Bone-Conduction Headphones Commercially Available

Yes they are!
http://www.audioboneheadphones.com/

Sunday with Single-Camera SLAM

It's Sunday and I just felt like writing more about single-camera SLAM. I think it's quite a remarkable achievment. Basically, using a single camera that continually looks for certain features (landmarks), it is possible to create a map in real-time of the environment without knowing any odometry information (which is usually available when SLAM is applied to mobile robots), and without the ability to perceive depth (no stereo vision).

References on this can be found in the (shortly up) updated database on the resources page.

An Amazing Paper on Vision-based Methods

Just found an amazing paper that deserves its own blog post. It's a huge survey of vision-based mobile robot navigation methods written by Kak and DeSouza in 2002. The goal, as stated by the authors, was to write about vision-based techniques from "the last 20 years". The article contains more than 150 references, and can be found here: http://portal.acm.org/citation.cfm?id=505501.505509.

I should upload the BiBTeX database again, as it contains some more new references.

More Details

I'd like to continue the discussion of the system I am proposing. I would like a flexible multi-sensor and multi-interface architecture, but the fewer the better. I am thinking of having three modes of operation, where at any time at least two modes are active. These modes are outdoors, indoors and backup. The outdoors mode is most certainly based on (D)GPS, and the indoors mode could use WLAN or RFID for example. It shouldn't be too difficult to determine if the user is indoors or oudoors and so this should be done by the system. The fewer user-issued commands the better. The backup mode has two purposes: to provide some minimal functionality even where the other modes fail (for example in a building without an indoor positioning setup), and to make the other modes just a little more stable by continuously trying to figure out whether the indoors or outdoors mode is providing correct information. In order for the latter feature to work the information from outdoors<->backup and indoors<->backup needs to be comparable, which could be a tricky issue. I guess obstacle avoidence could be said to be part of the backup mode as well since it's something that should run at all times. I am still uncertain as to what hardware the backup mode would use; Is machine vision still insufficient? Could laser rangefinders provide enough information? Or might a machine learning approach with a lot of different non-navigational sensors (as described earlier) work? The backup unit should obviously not rely on a map (or anything external), so how exactly can it help the other modes? Those are questions still needing an answer.

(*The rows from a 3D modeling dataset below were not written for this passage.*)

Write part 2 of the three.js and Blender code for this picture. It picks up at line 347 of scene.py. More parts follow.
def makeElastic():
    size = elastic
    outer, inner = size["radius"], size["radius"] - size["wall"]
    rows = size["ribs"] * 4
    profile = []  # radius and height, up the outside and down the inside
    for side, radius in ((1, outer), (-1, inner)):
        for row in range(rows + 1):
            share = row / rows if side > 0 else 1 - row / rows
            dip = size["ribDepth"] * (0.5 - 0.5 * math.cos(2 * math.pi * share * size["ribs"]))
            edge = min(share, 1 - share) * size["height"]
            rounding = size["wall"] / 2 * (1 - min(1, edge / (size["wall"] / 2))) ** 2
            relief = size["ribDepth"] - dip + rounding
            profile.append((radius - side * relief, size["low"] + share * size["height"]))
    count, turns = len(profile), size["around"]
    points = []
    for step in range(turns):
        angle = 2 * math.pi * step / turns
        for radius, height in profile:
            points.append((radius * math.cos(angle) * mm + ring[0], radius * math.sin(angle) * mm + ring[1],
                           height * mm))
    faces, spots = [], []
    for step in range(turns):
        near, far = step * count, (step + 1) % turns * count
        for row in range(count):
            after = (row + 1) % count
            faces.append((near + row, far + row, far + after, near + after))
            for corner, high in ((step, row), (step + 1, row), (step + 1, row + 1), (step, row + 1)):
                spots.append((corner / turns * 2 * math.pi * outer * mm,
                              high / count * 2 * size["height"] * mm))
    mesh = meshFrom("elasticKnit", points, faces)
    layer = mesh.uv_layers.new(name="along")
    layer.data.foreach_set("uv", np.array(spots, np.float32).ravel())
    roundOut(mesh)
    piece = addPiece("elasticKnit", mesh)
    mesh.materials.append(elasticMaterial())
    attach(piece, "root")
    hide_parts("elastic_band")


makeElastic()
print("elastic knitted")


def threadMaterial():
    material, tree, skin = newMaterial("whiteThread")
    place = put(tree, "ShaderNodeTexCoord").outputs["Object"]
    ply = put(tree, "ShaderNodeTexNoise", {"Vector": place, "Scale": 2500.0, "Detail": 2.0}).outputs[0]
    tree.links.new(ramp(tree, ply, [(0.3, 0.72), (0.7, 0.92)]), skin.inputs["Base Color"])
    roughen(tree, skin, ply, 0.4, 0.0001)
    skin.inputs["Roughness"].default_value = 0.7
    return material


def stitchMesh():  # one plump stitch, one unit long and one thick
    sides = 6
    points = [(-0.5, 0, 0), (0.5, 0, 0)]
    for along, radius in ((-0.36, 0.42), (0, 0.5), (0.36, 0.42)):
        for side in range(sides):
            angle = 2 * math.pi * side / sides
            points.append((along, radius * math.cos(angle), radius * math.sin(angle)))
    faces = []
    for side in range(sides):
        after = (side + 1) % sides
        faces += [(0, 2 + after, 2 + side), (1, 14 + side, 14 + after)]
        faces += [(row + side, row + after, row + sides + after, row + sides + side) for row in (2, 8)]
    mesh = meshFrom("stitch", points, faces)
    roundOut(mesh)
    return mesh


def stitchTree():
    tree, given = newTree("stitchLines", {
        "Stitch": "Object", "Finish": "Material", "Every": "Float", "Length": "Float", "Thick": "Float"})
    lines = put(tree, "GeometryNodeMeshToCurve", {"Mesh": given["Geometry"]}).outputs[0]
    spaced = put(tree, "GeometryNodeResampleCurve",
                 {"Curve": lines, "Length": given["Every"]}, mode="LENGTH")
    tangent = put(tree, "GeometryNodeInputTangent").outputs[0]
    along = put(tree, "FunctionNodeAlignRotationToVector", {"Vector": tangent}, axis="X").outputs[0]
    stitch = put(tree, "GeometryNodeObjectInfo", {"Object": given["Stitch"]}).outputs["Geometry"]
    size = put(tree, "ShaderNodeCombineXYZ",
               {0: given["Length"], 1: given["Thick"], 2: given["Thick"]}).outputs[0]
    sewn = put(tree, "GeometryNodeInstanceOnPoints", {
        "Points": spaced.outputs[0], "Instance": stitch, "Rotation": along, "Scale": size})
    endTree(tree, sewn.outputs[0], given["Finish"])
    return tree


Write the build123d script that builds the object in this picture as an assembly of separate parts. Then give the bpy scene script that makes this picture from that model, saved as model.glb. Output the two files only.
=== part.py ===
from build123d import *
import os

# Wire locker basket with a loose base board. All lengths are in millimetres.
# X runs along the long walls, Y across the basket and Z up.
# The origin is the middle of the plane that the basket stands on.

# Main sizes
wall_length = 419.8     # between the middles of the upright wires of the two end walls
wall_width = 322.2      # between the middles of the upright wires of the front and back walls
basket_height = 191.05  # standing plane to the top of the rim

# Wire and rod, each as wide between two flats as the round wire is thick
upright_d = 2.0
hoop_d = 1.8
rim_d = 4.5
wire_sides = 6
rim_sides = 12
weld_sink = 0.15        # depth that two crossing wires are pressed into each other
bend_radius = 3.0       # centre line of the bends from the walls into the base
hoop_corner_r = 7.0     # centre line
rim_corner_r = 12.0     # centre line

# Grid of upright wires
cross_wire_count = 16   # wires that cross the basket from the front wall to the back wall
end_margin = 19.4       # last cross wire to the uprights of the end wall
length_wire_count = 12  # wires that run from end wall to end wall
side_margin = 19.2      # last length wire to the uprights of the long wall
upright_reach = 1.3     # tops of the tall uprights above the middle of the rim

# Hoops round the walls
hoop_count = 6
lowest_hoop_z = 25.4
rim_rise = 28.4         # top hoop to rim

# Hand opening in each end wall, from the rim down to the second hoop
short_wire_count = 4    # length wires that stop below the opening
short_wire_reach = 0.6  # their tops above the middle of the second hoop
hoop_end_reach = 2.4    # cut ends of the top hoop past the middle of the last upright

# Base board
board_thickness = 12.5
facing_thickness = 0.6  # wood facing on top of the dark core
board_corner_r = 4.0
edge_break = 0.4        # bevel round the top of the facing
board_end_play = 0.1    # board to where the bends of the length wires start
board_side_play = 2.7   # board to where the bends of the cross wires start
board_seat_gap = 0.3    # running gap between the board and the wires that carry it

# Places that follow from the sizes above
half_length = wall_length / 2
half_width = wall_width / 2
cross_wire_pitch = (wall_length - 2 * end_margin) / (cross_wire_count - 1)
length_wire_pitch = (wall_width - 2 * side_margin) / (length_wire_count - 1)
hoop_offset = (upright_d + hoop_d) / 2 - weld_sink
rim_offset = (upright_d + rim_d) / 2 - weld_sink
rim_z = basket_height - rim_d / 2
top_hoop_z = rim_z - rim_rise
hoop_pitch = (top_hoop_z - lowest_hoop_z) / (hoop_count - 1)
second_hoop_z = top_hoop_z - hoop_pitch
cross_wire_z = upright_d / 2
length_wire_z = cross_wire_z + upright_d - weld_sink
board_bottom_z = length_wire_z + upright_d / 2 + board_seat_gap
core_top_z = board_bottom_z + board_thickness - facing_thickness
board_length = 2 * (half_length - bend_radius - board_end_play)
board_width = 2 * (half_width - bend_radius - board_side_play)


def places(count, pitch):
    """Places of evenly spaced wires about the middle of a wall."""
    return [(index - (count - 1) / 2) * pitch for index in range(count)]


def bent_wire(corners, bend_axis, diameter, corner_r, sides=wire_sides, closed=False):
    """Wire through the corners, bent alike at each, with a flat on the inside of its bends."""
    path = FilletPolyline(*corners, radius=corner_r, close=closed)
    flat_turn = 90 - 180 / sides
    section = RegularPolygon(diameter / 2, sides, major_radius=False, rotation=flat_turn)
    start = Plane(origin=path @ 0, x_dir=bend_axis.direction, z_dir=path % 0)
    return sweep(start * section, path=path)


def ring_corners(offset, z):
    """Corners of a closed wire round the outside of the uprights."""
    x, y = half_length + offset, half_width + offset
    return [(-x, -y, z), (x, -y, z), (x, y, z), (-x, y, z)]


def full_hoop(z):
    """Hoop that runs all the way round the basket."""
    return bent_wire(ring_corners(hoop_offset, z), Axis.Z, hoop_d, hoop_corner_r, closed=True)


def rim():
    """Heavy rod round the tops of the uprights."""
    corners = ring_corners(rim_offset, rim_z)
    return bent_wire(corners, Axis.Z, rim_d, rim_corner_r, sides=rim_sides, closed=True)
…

When it comes to interfaces I am thinking of two: an audio interface and a haptic one. The primary information channel should be a combination of speech and non-speech audio delivered through stereo bone-conduction headphones (like in the SWAN system). An electronic compass should keep track of where the head is turned, and non-speech beacon sounds should mark the path the user is to take. This essentially augments the reality by overlaying auditory beacons on the GPS (or other) grid. Here it is important not to place the beacons too far apart (it is not enough to place beacons at intersections). Speech synthesis can be used to indicate points of interests and other things that are not related to the navigation task directly. The verbosity of information should adapt to the user's familiarity with the place. The major advantage of the clear difference in purpose between speech and non-speech audio is that it makes it easy to distinguish different types of information intuitively; The mvoement instructions are always the beacon sounds. Speech recognition can be used to provide input. Additionally, the microphone could perhaps determine if the environment is too loud to convey the auditory information (being at a concert for instance). To still be able to navigate in such a situation, the auditory beacons could be translated into haptic feedback in a belt. If haptic feedback can be provided in all directions around the body, then it is quite natural to feel the beacons rather than hearing them. There might also be other uses for the haptic interface.

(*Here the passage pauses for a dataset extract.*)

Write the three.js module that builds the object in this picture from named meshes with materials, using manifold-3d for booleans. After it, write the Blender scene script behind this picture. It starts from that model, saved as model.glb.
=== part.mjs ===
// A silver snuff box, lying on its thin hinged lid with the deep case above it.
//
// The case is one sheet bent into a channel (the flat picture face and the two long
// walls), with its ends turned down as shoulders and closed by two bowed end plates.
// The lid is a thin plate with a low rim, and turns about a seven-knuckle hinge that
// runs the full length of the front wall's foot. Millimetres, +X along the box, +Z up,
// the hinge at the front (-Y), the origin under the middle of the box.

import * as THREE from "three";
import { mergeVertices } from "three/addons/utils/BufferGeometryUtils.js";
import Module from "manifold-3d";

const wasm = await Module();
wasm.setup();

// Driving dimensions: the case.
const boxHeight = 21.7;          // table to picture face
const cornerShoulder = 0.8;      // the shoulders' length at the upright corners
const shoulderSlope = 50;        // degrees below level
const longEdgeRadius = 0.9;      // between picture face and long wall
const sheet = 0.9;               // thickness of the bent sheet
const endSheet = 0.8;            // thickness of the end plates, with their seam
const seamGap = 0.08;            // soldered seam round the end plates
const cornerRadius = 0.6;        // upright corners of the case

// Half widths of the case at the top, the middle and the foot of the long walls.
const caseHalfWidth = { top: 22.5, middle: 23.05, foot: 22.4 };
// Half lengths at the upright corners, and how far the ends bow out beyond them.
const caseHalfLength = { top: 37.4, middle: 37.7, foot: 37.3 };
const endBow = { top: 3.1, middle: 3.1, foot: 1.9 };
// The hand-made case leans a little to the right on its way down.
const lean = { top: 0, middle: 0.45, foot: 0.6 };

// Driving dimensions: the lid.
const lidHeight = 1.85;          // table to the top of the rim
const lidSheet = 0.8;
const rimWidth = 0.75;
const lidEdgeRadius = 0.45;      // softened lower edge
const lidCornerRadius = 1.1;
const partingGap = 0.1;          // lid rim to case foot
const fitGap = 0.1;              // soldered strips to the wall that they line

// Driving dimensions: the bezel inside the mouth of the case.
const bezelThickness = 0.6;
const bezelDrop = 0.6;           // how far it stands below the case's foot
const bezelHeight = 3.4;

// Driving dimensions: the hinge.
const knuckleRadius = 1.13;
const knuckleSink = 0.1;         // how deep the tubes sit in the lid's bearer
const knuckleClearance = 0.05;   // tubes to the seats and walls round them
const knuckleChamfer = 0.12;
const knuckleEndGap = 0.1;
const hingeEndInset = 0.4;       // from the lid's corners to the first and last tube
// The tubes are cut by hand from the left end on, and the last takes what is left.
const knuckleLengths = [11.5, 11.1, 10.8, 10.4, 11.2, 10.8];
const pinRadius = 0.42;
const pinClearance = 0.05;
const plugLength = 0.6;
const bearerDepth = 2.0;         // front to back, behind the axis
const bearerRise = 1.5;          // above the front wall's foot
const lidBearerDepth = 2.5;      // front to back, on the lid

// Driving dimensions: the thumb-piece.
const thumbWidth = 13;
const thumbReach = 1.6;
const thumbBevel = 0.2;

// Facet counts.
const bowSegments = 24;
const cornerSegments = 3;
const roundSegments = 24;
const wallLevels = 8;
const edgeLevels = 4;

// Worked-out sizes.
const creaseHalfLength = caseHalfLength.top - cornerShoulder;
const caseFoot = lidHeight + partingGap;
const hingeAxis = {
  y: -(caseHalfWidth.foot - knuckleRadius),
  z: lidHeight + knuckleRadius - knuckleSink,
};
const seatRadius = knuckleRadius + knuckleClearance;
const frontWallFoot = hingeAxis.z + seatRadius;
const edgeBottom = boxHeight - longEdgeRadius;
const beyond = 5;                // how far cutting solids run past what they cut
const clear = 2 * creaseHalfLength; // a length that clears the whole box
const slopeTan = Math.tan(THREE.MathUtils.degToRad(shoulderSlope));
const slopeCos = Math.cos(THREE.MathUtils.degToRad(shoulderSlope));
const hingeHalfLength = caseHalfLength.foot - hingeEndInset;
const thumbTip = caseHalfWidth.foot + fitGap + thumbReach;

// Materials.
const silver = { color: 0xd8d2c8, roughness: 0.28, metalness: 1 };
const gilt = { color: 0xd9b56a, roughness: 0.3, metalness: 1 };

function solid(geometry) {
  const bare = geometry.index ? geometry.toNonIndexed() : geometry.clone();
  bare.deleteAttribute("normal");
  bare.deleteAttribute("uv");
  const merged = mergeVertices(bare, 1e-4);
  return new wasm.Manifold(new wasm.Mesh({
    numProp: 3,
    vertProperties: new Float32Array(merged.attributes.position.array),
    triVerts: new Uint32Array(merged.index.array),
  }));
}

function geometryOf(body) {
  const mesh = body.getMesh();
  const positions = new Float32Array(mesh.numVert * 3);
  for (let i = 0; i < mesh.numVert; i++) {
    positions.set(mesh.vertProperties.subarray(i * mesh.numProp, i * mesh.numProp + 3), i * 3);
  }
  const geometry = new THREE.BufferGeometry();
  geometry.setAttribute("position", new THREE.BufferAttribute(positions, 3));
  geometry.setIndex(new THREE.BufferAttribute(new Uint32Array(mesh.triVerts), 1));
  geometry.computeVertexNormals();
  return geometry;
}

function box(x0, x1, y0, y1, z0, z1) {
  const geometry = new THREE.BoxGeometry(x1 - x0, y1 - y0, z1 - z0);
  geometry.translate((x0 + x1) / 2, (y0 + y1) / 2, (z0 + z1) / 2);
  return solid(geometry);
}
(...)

In the (hopefully not too distant) future where these kinds of systems are common assistive tools, a lot of additional functionality can be added beyond navigation.

Haptic Feedback

I have always felt that haptic feedback is an intuitive, vast resource largely unused. From a mobility perspective it also offers advantages. I have found some articles investigating the feasibility of haptic interfaces in navigation systems. One of them is http://portal.acm.org/citation.cfm?id=857199.858004

Progress report 5

Since last time I posted I have been writing more about using non-positioning type sensors in a navigation system. If this approach can be made to work reasonably well, it could be used as a backup in a complete system. I have also been thinking a bit ahead on how to treat data in a system with an arbitrary number of sensors. I have the idea of a model where a position determination is a weighing of different sensor's data, where the weights might perhaps be learnt at runtime, though for example, in an outdoor environment GPS should be the most important, whereas indoors it could be a WLAN positioning system. The model I am thinking of could take other non-positioning sensors into account, which I think could act as a backup, as (if not using vision) we can get a system that is much lighter on computational resources.

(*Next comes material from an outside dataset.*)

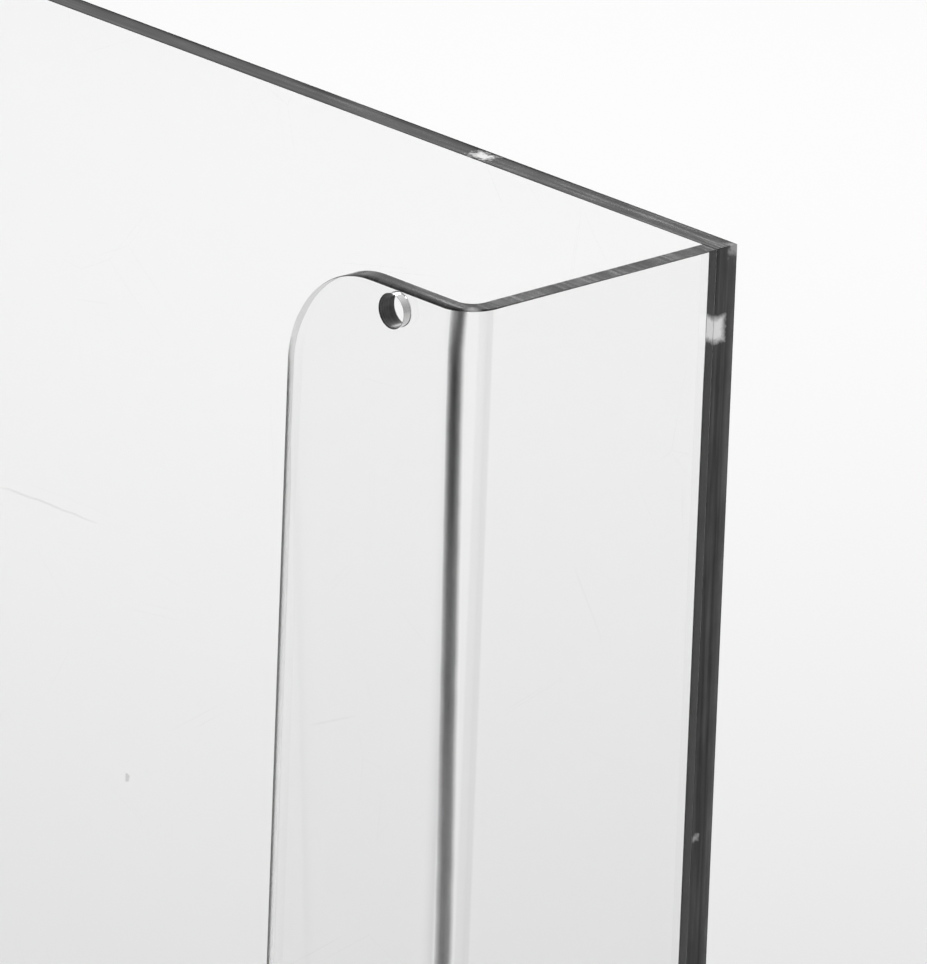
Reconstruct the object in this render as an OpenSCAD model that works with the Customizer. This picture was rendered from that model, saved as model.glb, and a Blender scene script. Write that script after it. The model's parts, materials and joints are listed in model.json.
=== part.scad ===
// Clear acrylic sneeze guard: a flat front panel with a heat-bent bracket cemented to its back at
// each end. Each bracket is one sheet: a return that stands out from the panel's back, a vertical
// bend, and a flange turned in behind the panel, with one plain hole near its top edge.
// Millimetres. The front faces -Y, +Z is up, and the origin is at the centre of the base.

/* [Guard] */
// Width of the guard, end to end
guard_w = 762; // [400:1:1800]
// Height of the guard
guard_h = 610; // [250:1:1000]

/* [Front panel] */
// Thickness of the panel's sheet
panel_t = 6.35; // [3:0.05:12]

/* [Brackets] */
// Thickness of the brackets' sheet
bracket_t = 4.76; // [3:0.01:12]
// Depth of the return, from the panel's back to the flange's outer face
return_d = 76.2; // [40:0.1:150]
// Width of the flange, from the return's outer face to the flange's free edge
flange_w = 59.5; // [46:0.5:120]
// Inside radius of the heat bend
bend_r = 4; // [0.5:0.1:12]
// Radius of the flange's free top corner
corner_r = 28; // [2:0.1:30]
// How far each bracket stands in from the end of the panel
end_inset = 0; // [0:0.5:10]
// Cement film between each bracket and the panel
bond_gap = 0; // [0:0.05:0.2]

/* [Flange holes] */
// Diameter of the hole in each flange
hole_d = 8; // [3:0.1:14]
// From the return's outer face to the hole's centre
hole_in = 26; // [22:0.1:30]
// Material left between the hole's rim and the flange's top edge
hole_land = 2.2; // [1:0.1:40]

/* [Hidden] */
$fn = 96;
// Overrun that keeps a cut's faces clear of the sheet's faces
over = 1;
overall_d = panel_t + bond_gap + return_d;
panel_back_y = panel_t - overall_d / 2;
bend_outer_r = bend_r + bracket_t;
hole_z = guard_h - hole_land - hole_d / 2;

// The flat front sheet, standing on its bottom edge
module front_panel() {
  color([0.86, 0.89, 0.90, 0.35])
    translate([-guard_w / 2, -overall_d / 2, 0])
      cube([guard_w, panel_t, guard_h]);
}

// Section of a bracket, seen from above: x runs inwards from the return's outer face,
// and y runs backwards from the return's cemented end
module bracket_section() {
  square([bracket_t, return_d - bend_outer_r]);
  translate([bend_outer_r, return_d - bracket_t])
    square([flange_w - bend_outer_r, bracket_t]);
  translate([bend_outer_r, return_d - bend_outer_r])
    intersection() {
      difference() {
        circle(r = bend_outer_r);
        circle(r = bend_r);
      }
      translate([-bend_outer_r, 0])
        square(bend_outer_r);
    }
}

// What is cut from the flange's free top corner to round it
module corner_cut() {
  translate([flange_w - corner_r, return_d - bracket_t - over, guard_h - corner_r])
    difference() {
      cube([corner_r + over, bracket_t + 2 * over, corner_r + over]);
      rotate([-90, 0, 0])
        translate([0, 0, -over])
          cylinder(r = corner_r, h = bracket_t + 4 * over);
    }
}

// The plain through-hole near the flange's top edge
module flange_hole() {
  translate([hole_in, return_d - bracket_t - over, hole_z])
    rotate([-90, 0, 0])
      cylinder(d = hole_d, h = bracket_t + 2 * over);
}

// One heat-bent bracket, with its return's outer face at x = 0 and its cemented end at y = 0
module bracket() {
  difference() {
    linear_extrude(height = guard_h)
      bracket_section();
    corner_cut();
    flange_hole();
  }
}

module left_bracket() {
  color([0.80, 0.84, 0.86, 0.45])
    translate([end_inset - guard_w / 2, panel_back_y + bond_gap, 0])
      bracket();
}

module right_bracket() {
  color([0.80, 0.84, 0.86, 0.45])
    mirror([1, 0, 0])
      translate([end_inset - guard_w / 2, panel_back_y + bond_gap, 0])
        bracket();
}

front_panel();
left_bracket();
right_bracket();
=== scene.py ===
import json
import math
from types import SimpleNamespace

import bmesh
import bpy
from mathutils import Matrix, Vector


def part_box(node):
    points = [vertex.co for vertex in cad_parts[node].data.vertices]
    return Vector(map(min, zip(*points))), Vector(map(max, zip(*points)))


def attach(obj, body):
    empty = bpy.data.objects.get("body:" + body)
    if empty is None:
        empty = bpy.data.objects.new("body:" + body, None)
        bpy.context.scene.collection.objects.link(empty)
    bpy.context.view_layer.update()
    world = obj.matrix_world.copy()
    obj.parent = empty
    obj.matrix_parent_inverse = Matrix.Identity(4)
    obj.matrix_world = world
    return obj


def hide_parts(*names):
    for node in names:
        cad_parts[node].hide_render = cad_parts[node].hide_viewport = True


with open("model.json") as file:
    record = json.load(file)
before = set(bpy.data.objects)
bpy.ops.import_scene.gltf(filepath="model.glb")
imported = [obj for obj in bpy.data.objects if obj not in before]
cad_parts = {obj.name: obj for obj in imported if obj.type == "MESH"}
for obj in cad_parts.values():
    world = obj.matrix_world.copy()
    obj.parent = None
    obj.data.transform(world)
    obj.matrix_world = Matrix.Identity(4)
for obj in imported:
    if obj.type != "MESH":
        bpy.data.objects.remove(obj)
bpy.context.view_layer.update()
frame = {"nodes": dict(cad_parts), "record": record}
scene = bpy.context.scene
mm = 0.001
print("frame loaded:", sorted(frame["nodes"]))

# the camera stands behind and above the guard, and its long lens frames the left bracket's top
viewSetup = {
    "azimuth": 226.28,        # degrees round the guard, 0 is the customer's side
    "elevation": 19.37,
    "roll": 2.2,
    "lens": 700.0,
    "sensor": 36.0,
    "fieldHeight": 215.5 * mm,        # how much the view takes in, top to bottom, at the bracket
    "cornerRight": 1.7 * mm,        # how far the bracket's top outer corner lies right of centre
    "cornerUp": 37.3 * mm,        # and how far above it
}


def addCamera():
    v = viewSetup
    a, e, r = (math.radians(v[k]) for k in ("azimuth", "elevation", "roll"))
    back = Vector((math.sin(a) * math.cos(e), -math.cos(a) * math.cos(e), math.sin(e)))
    level = Vector((math.cos(a), math.sin(a), 0))
    upright = back.cross(level)
    right = level * math.cos(r) + upright * math.sin(r)
    up = upright * math.cos(r) - level * math.sin(r)
    lo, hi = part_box("left_bracket")
    aim = Vector((lo.x, hi.y, hi.z)) - right * v["cornerRight"] - up * v["cornerUp"]
    data = bpy.data.cameras.new("viewCamera")
    data.lens = v["lens"]
    data.sensor_width = v["sensor"]
    data.clip_start, data.clip_end = 0.1, 200
    camera = bpy.data.objects.new("viewCamera", data)
    distance = v["fieldHeight"] * v["lens"] / v["sensor"]
    camera.matrix_world = Matrix.Translation(aim + back * distance) @ Matrix(
        (right, up, back)).transposed().to_4x4()
    scene.collection.objects.link(camera)
    scene.camera = camera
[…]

This is probably one of the more confusing posts, but I am just starting to think about the model, and more details will come as I go. I'll add a new reference on non-positioning sensors to the bottom of the BiBTeX database right now. The approach used in that paper is machine learning and a "data cooking" module which they claim reduced the navigation error rate of this approach down to 2%.

I will be away for five days. Happy Easter!

Progress Report 4

Progress is a bit slow at the moment. Trying to plan out the next section. In the meantime, I'm adding a chapter on navigation using lasers, and also refining what I've written so far. From tomorrow and on I will have no other course to worry about, which is a good thing as I'm preparing to take on the final chapters of this thesis.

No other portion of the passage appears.